As previously reported by ICEM, the strike began 30 June, primarily because of Nova Scotia-based Gammon’s refusal to make profit-share payments to workers, a condition that had been agreed to in bargaining with the union in return for a lengthening of miners’ work days from eight- to ten-hour shifts.

In the absence of a profit-sharing arrangement, union leaders took strike action, demanding a bonus of 50,000 pesos (US$3,968) per worker. A further demand was that the company improve safety standards at the mine, following five deaths at the site in recent months, accidents which were not properly investigated or even sometimes not recorded by authorities. The families of the five dead miners have not received any compensation.

As was predicted by the ICEM in an earlier, 28 June, report (see here), the company has moved to restart production with scab labour. This decision was authorised by Labour Minister Javier Lozano, who pushed through a ruling via the Federal Conciliation Board for 70 “emergency personnel.” The obvious anti-union stance of the Mexican government is again illustrated by these rulings and lack of pressure from the authorities on Gammon to negotiate with Section 142.

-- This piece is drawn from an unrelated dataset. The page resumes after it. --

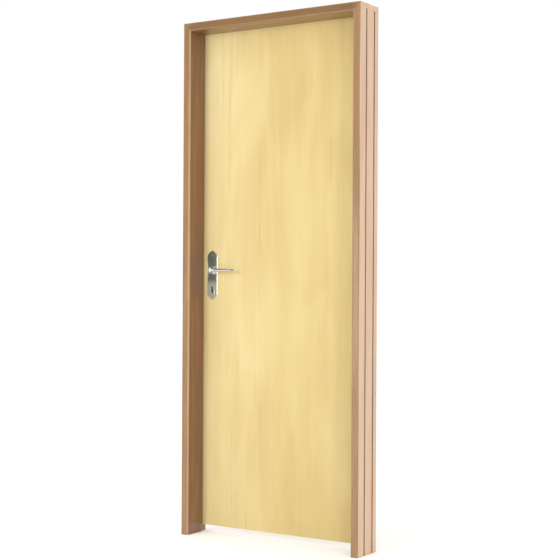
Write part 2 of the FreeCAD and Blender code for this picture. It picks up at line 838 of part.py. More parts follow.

Gammon Gold has repeatedly claimed that it does not have the financial resources for profit-sharing payments, which are mandated by law, or to make improvements to worker safety at the mine. Los Mineros filed for a fiscal audit to be conducted by the Mexican Treasury into Gammon, in May 2010. In typical government inaction regarding Los Mineros, there has been no response to this request.

In a familiar trend now used in Mexican labour conflicts, workers at El Cubo were physically attacked by the company’s private security team on 18 June.

Gammon Gold recorded US$207 million in revenue from gold and silver mining operations in 2009. The company operates exclusively in Mexico, with a large gold-silver complex in the northern state of Chihuahua, known as Ocampo. Exploration work is on-going at the neighbouring Guadalupe y Calvo gold-silver mine, and Gammon recently acquired the El Mezquite and Venus projects in the states of Zacatecas and Chihuahua, respectively.

Gammon Gold’s director in Mexico, Luis Chavez, was previously the Director of Mines in the Ministry of Finance, and then Director of Mines in Coahuila State government, a position he held when 64 miners died inside the Pasta de Conchos mine in February 2006. After protecting Grupo México in the wake of the accident, Chavez moved to his current position as head of Gammon Gold. The corrupt links between the Mexican government and Gammon Gold are deep.

Politicians in the country’s Senate and House of Representatives demanded that Labour Secretary, Javier Lozano, act as mediator to the conflict.